Indigenous Peoples' Day is a time of reflection, recognition and celebration of the role Native people have played in U.S. history, as NPR has reported. One way to mark the day — and to learn about Indigenous history year-round — is to learn which Native lands you live on.

Acknowledging an area's original inhabitants and stewards is a valuable process, albeit a complex one, as the National Museum of the American Indian explains. The museum suggests reaching out to local Indigenous communities for guidance involving formal land acknowledgements, which can be offered at the start of public and private gatherings.
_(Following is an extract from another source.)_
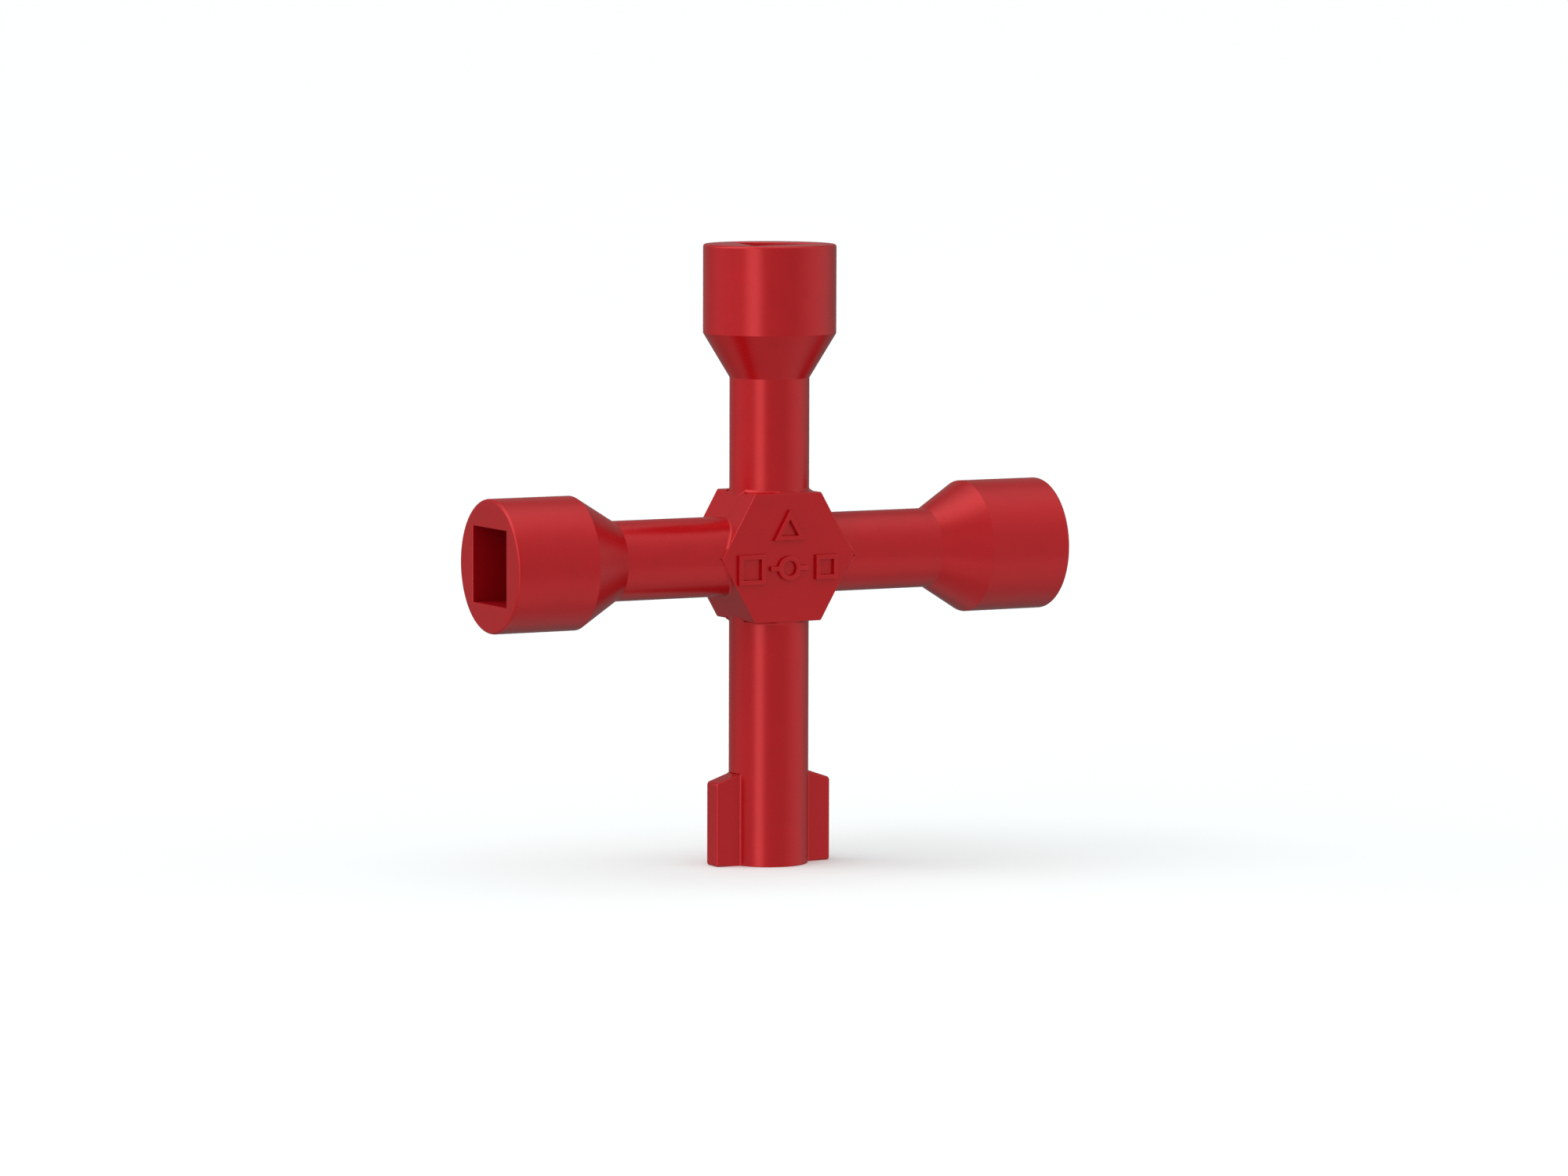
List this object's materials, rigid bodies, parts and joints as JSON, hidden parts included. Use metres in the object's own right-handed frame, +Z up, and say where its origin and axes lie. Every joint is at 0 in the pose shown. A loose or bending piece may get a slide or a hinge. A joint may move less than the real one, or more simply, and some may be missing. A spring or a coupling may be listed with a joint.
{
  "type": "four-way cabinet key",
  "caption": "Cross-shaped cabinet key: a hexagonal hub with square and three-sided socket heads on its arms and a double-bit key on the lower one.",
  "frame": {"origin": "centre of the key's foot, where the lower arm rests on the ground", "axes": "+Z up along the key shank towards the three-sided socket, +X along the arm with the small square socket, -Y out of the hub's marked face"},
  "size_m": [0.07, 0.015, 0.07],
  "materials": {
    "red_paint": "satin red metallic lacquer over steel"
  },
  "bodies": {
    "root": {"hub": "red_paint", "left_arm": "red_paint", "right_arm": "red_paint", "top_arm": "red_paint", "square_socket_head": "red_paint", "small_square_socket_head": "red_paint", "triangle_socket_head": "red_paint", "key_shank": "red_paint", "left_key_bit": "red_paint", "right_key_bit": "red_paint"}
  },
  "joints": []
}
"Many places in the Americas have been home to different Native Nations over time, and many Indigenous people no longer live on lands to which they have ancestral ties," the museum says. "Even so, Native Nations, communities, families, and individuals today sustain their sense of belonging to ancestral homelands and protect these connections through Indigenous languages, oral traditions, ceremonies, and other forms of cultural expression."

Native Land Digital, an Indigenous-led nonprofit based in Canada, is working to facilitate such conversations and document this history including by putting together a searchable map of Native territories, languages and treaties.